Sections 3.2-3.4 compare calibration strategies and identify systematic CH4-dependent inter-method bias, and discuss the linear and inverse CH4 dependence. As a comment here, perhaps useful for future work, if the analyser can be calibrated for the delta method with a set of at least 3 reference gases covering a reasonable CH4 range, and the simple linear delta-based calibration equation (6) is replaced with a 3-parameter equation of the form of Eq 15 in Griffith 2018,
Del13CH4(cal) = alpha*del13CCH4(meas) + (alpha-1) + beta/CH4 + gamma*CH4
(alpha ~ 1, gamma ~ 0, see also section 3.4) the concentration dependence is automatically taken into account in the delta calibration. No spread in del13C values across the reference gases is required.
Technical comments:
L 21 introduce not introduces
L28 Site not stie
L31 In the abstract, better to avoid terms that you have not yet defined, here Dd13CH4. Better here to say “difference in d13CH4 between the calibration methods” and define Dd13CH4 at first use in the main text.
L33 if there is a strong correlation with 1/CH4, do you mean non-linear effects at LOW concentrations, where the 1/CH4 term is largest?
L 150 et seq – This section is unclear - there has been no reference to Ref1 and Ref 3 yet in the text and it is not clear if the calibrations referred to are for CH4 or for isotopic quantities. Firstly, please cross reference Table 1. Further, Ref1 and Ref 3 cover a wide CH4 span but only a narrow del13CH4 span. I assume that this “correction” refers to CH4 not del13CH4. At line 152-153 specify that that ref4 and ref5 have similar CH4 composition
Fig 1 The multiport valve is labelled solenoid valve in one diagram and Valco in the other – is this correct? A solenoid would not normally be an 8-port valve.
L 167 Perhaps, in context, move the sentence “A detailed description of all reference gases is given in Table 1.” up before first reference to ref gases at line 150
Eq 1 and 2 – subscript on LHS should be true not ture
Eq 1-7 I believe the IUPAC preferred, safest and least ambiguous way to include delta values in equations is to NOT include the factor 1000‰ explicitly. Thus Eq 3 for example would be
del13CH4 = (13r/13rref-1).
If the delta value is say 0.001 it can be referred to in text as d = 0.001 or more commonly d = 1‰. This is the same way % is normally treated. 1000‰ simply says “multiply by 1000 then divide by 1000” .

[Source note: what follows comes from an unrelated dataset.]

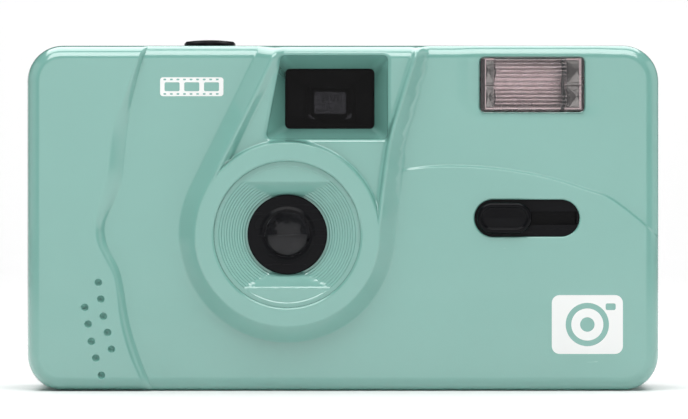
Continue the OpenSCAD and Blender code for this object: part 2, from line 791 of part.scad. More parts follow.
// Flap in the base; its barrel turns on a pin at the side of the bay.
module battery_door() {
    b = battery;
    color(MINT) difference() {
        union() {
            block(bat_door_x[0], b[1] - 5.4, 0.2, bat_door_x[1], b[1] + 5.4, wall);
            translate([bat_door_x[1] + 0.5, b[1] - 5.4, 1]) rotate([-90, 0, 0])
                cylinder(r = 0.8, h = 10.8);
            block(bat_door_x[1] - 1, b[1] - 5.4, 0.4, bat_door_x[1] + 0.5, b[1] + 5.4, wall);
        }
        translate([bat_door_x[1] + 0.5, b[1] - 10, 1]) rotate([-90, 0, 0])
            cylinder(r = 0.4 + fit, h = 20);
        // grip ridges
        for (i = [0 : 3])
            block(bat_door_x[0] + 1.1 + i, b[1] - 3, -1, bat_door_x[0] + 1.6 + i, b[1] + 3, 0.5);
    }
}

module battery_door_pin() {
    color(STEEL) translate([bat_door_x[1] + 0.5, battery[1] - 5.6, 1]) rotate([-90, 0, 0])
        cylinder(r = 0.4, h = 11.2);
}

module battery_spring() {
    color(STEEL) translate([battery[0], battery[1], 0]) {
        translate([0, 0, wall]) cylinder(r = 3.6, h = 0.25);
        coil(2.8, 0.25, wall + 0.2, 6, 3);
    }
}

// ---------- Film transport ----------

module advance_wheel() {
    color(BLACK) difference() {
        union() {
            rod_z(spool, wheel_r - 0.7, wheel_z[0], wheel_z[1]);
            translate([spool[0], spool[1], wheel_z[0] + 0.4])
                linear_extrude(wheel_z[1] - wheel_z[0] - 0.8)
                    for (i = [0 : wheel_teeth - 1]) rotate(360 * i / wheel_teeth)
                        translate([wheel_r - 1.2, -0.35]) square([1.2, 0.7]);
        }
        rod_z(spool, wheel_r - 3, wheel_z[1] - 1.2, far);
        rod_z(spool, 2, 0, far);
    }
}

module takeup_spool() {
    color(BLACK) difference() {
        union() {
            rod_z(spool, drum_r, deck_low[1] + 0.4, deck_high[0] - 0.4);
            rod_z(spool, 2, deck_low[0] + 0.1, deck_low[1] + 0.5);
            rod_z(spool, 3, deck_high[0] - 0.5, wheel_z[0]);
            rod_z(spool, 1.95, wheel_z[0] - 0.5, wheel_z[1] - 0.6);
        }
        // slots that catch the end of the film
        for (a = [20, 140, 260])
            translate([spool[0], spool[1], 13]) rotate(a)
                translate([drum_r - 3, -0.6, 0]) cube([4, 1.2, 30]);
        rod_z(spool, 1.2, 0, 44);
    }
}

pawl_post = [-31.4, -7.2];
// Where the pawl's tip stands beside the wheel, as an angle about the wheel's axis
pawl_angle = -52;

module advance_pawl() {
    tip = [spool[0] + (wheel_r + 0.2) * cos(pawl_angle), spool[1] + (wheel_r + 0.2) * sin(pawl_angle)];
    color([0.85, 0.85, 0.8]) translate([0, 0, 52]) linear_extrude(1.6) difference() {
        union() {
            translate(pawl_post) circle(2);
            polygon([pawl_post + [0, 1.6], tip, tip + [0.3, -1.6], pawl_post + [0, -1.7]]);
        }
        translate(pawl_post) circle(1.1 + fit);
    }
}

// Leaf that presses the pawl towards the wheel.
module pawl_spring() {
    color(STEEL) translate([0, 0, 52.2]) linear_extrude(1.2) {
        translate([-36.6, -11.9]) square([8, 0.25]);
        translate([-36.6, -11.9]) rotate(62) square([2.4, 0.25]);
    }
}

module film_sprocket() {
    color([0.85, 0.85, 0.8]) {
        rod_z(sprocket, drum_r - 0.1, perf_z - 1.4, perf_z + 2.9);
        translate([sprocket[0], sprocket[1], perf_z - 1])
            for (i = [0 : sprocket_teeth - 1]) rotate(360 * (i + 0.5) / sprocket_teeth)
                translate([drum_r - 0.6, -0.75, 0]) cube([1.5, 1.5, 2]);
        rod_z(sprocket, 1, 39.1, perf_z);
        rod_z(sprocket, 1.5, perf_z, 57.3);
        // one finger moves the counter on by a tooth at each turn
        translate([sprocket[0], sprocket[1], 56.3]) rotate(140) {
            cylinder(r = 2.6, h = 1);
            translate([0, -0.4, 0]) cube([4.4, 0.8, 1]);
        }
    }
}

module counter_disc() {
    teeth = 40;
    color([0.93, 0.93, 0.9]) difference() {
        union() {
            rod_z(dial, dial_r, 58, 58.8);
            rod_z(dial, 2.4, 56.3, 58.1);
            translate([dial[0], dial[1], 56.3]) linear_extrude(1) {
                circle(5.9);
                for (i = [0 : teeth - 1]) rotate(360 * (i + 0.5) / teeth)
                    translate([5.5, -0.2]) square([0.85, 0.4]);
            }
        }
        rod_z(dial, 1 + fit, 0, far);
    }
}

module counter_window() {
    color([0.9, 0.93, 0.95, 0.5]) {
        block(-45.1, 1.1, top_in, -39.5, 5.7, body_h - 0.1);
        block(-45.6, 0.6, top_in - 0.6, -39, 6.2, top_in);
    }
}

module rewind_fork() {
    c = cassette_x;
    color(BLACK) difference() {
        union() {
            rod_z(cassette, 2.5, 1.2, 8);
            rod_z(cassette, 4.4, 1.6, recess_h - 0.1);
            // ears for the crank's pin
            for (s = [-1, 1])
                block(c - 4.2, cassette[1] + 2.45 * s - 0.45, 0.35,
                      c - 2.2, cassette[1] + 2.45 * s + 0.45, 1.7);
            block(c - 3.4, cassette[1] - 0.6, 7.9, c + 3.4, cassette[1] + 0.6, 9.4);
        }
        translate([crank_hinge[0], cassette[1] - 5, crank_hinge[1]]) rotate([-90, 0, 0])
            cylinder(r = 0.35 + fit, h = 10);
        // room for the root of the arm to turn
        translate([crank_hinge[0], cassette[1] - 1.95, crank_hinge[1]]) rotate([-90, 0, 0])
            cylinder(r = 1.15, h = 3.9);
    }
}

module crank_arm() {
    h = crank_hinge;
    y = cassette[1];
    color(BLACK) difference() {
        union() {
            translate([h[0], y - 1.8, h[1]]) rotate([-90, 0, 0]) cylinder(r = 0.75, h = 3.6);
            block(h[0], y - 1.8, 0.3, h[0] + 3, y + 1.8, 1.15);
            block(h[0] + 1.3, y - 2.6, 0.3, h[0] + 10.6, y + 2.6, 1.15);
            rod_z([h[0] + 10.4, y], 2.6, 0.3, 1.15);
            rod_z([h[0] + 10.2, y], 1.9, 1.1, 3.1);
        }
        translate([h[0], y - 5, h[1]]) rotate([-90, 0, 0]) cylinder(r = 0.35 + fit, h = 10);
    }
}

module crank_pin() {
    translate([crank_hinge[0], cassette[1] - 2.9, crank_hinge[1]]) rotate([-90, 0, 0])
        color(STEEL) cylinder(r = 0.35, h = 5.8);
}

module rewind_button() {
    color(BLACK) {
        rod_z([-27, 2], 2.05, 0.3, wall + 0.2);
        rod_z([-27, 2], 2.9, wall + 0.15, wall + 0.9);
        rod_z([-27, 2], 1, wall, 6.4);
    }
}

module rewind_spring() {
    color(STEEL) translate([-27, 2, 0]) coil(1.6, 0.2, wall + 0.92, deck_low[0] - 0.02, 3);
}

// ---------- Inside the back door ----------

module pressure_plate() {
    color([0.16, 0.16, 0.17]) difference() {
        slab(film_y + 0.35, 13.1) round_rect(-31, 10.8, 11, 45.4, 1);
        block(-40, 0, 40.4, -17, far, far);
        for (x = [-26, 6]) rod_y([x, lens_z], 1.3, 0, far);
    }
}

// Bowed leaf between the door and the plate.
module pressure_spring() {
    n = 10;
    bow = [for (i = [0 : n]) [-20 + 2 * i, door_in - 0.3 - 0.65 * sin(180 * i / n)]];
    color(STEEL) translate([0, 0, 25]) linear_extrude(6.4)
        polygon(concat(bow, [for (i = [n : -1 : 0]) bow[i] + [0, 0.25]]));
}

module cassette_spring() {
    color(STEEL) translate([0, 0, 20]) linear_extrude(16)
        polygon([[17, 14.05], [20, 13.72], [28, 13.72], [31, 14.05], [31, 13.85], [28, 13.55],
                 [20, 13.55], [17, 13.85]]);
}

// Foam strips that the edges of the door press on.
module light_seals() {
    color([0.08, 0.08, 0.08]) {
        for (z = [5, 45.7]) block(-30, film_y + 0.02, z, 10, film_y + 0.9, z + 0.6);
        block(36.9, film_y + 0.02, 8, 37.5, 13.9, 44);
    }
}

module strap_bar() {
    color(STEEL) rod_z([half_w - 1.6, -4.5], 0.7, 50.3, 59.3);
}

// ---------- Fasteners ----------

// Pan-head screw with a cross recess, its head's outer face at the origin, pointing +Z.
module screw(head_r, length) {
    difference() {
        union() {
            cylinder(r = head_r, h = 0.8);
            cylinder(r = screw_r, h = length);
        }
        for (a = [0, 90]) rotate(a) translate([-1, -0.2, -1]) cube([2, 0.4, 1.4]);
    }
}

module case_screws() {
    color(STEEL) {
        for (x = [-15.1, 46.5])
            translate([x, back_y - 0.15, 54]) rotate([90, 0, 0]) screw(1.85, 8);
        for (x = [-50, 8]) translate([x, -9.6, 0.1]) screw(1.8, 5.6);
    }
}

module chassis_screws() {
    color(STEEL)
        for (p = posts) translate([p[0], film_y - 0.05, p[1]]) rotate([90, 0, 0]) screw(1.85, 7);
}

front_cover();
rear_cover();
back_door();
hinge_pin();
door_latch();
latch_spring();
chassis();
lens_cone();
lens_retainer();
lens_holder();
front_lens();
aperture_plate();
shutter_blade();
shutter_spring();
shutter_button();
button_spring();
finder_window();
finder_housing();
eyepiece_lens();
eyepiece_rim();
flash_diffuser();
flash_reflector();
flash_tube();
flash_board();
flash_capacitor();
flash_transformer();
ready_lamp();
switch_plate();
flash_switch();
battery_holder();
battery_door();
battery_door_pin();
battery_top_contact();
battery_spring();
advance_wheel();
takeup_spool();
advance_pawl();
pawl_spring();
film_sprocket();
counter_disc();
counter_window();
rewind_fork();
crank_arm();
crank_pin();
rewind_button();
rewind_spring();
pressure_plate();
pressure_spring();
cassette_spring();
light_seals();
strap_bar();
case_screws();
chassis_screws();
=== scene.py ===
import json
import math

import bmesh
import bpy
import numpy as np
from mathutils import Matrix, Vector
from mathutils.geometry import delaunay_2d_cdt


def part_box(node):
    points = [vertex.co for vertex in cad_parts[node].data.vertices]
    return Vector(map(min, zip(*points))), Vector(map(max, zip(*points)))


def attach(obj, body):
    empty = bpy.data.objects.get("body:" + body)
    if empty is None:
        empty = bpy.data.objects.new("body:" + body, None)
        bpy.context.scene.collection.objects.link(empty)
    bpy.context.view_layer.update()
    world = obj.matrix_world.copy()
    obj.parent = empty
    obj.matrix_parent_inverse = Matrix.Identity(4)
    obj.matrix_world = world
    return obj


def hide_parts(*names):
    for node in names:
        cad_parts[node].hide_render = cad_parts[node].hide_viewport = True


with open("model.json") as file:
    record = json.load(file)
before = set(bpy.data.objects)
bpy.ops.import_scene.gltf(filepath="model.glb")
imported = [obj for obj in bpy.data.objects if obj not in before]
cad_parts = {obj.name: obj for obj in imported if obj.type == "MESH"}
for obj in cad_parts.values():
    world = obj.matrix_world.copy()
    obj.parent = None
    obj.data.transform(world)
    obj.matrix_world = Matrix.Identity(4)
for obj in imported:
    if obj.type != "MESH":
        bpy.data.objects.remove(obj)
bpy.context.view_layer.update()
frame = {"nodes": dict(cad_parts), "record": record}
MM = 0.001


def edges_of(node):
    """Lowest and highest corner of a CAD node, in millimetres."""
    low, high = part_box(node)
    return np.array(low) / MM, np.array(high) / MM


# ---- driving sizes, in mm
cover_low, cover_high = edges_of("front_cover")
lens_low, lens_high = edges_of("lens_retainer")
ring_low, ring_high = edges_of("lens_cone")
HALF_W = cover_high[0]
HEIGHT = cover_high[2]
PART_Y = cover_high[1]  # where the front and rear covers meet
RING_Y = cover_low[1]  # flat top of the ring around the lens
RING_RISE = 3.5
FACE_Y = RING_Y + RING_RISE
WALL = 1.4
CORNER_R = 6.5
EDGE_R = 2.6
LENS = np.array([(lens_low[0] + lens_high[0]) / 2, (lens_low[2] + lens_high[2]) / 2])
RING_R = 16.3
CONE_R = 13.1
RETAINER_R = (lens_high[0] - lens_low[0]) / 2
SOFT = 0.22  # half width of the rounding along a crease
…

L218 and/or caption to Table 1, the quantity Rsum (introduced in Griffith 2018) may not de widely recognised. Although Griffith 2018 is widely cited elsewhere (perhaps even repetitively so), it would be useful to cite it directly here for practitioners following the calculations.
L220 It would be helpful to calculate and quote the error in del13C caused by an error in the assumed value of delD and hence Rsum for atmospheric air, to confirm that this is a minor error over reasonable range of values of delD in air.
L240 Just to clarify, please confirm that all measurements were made with the same Picarro G2201 analyser, but several years apart? The correction factors may vary slightly from one instrument to another. This could also be done in section 2.2.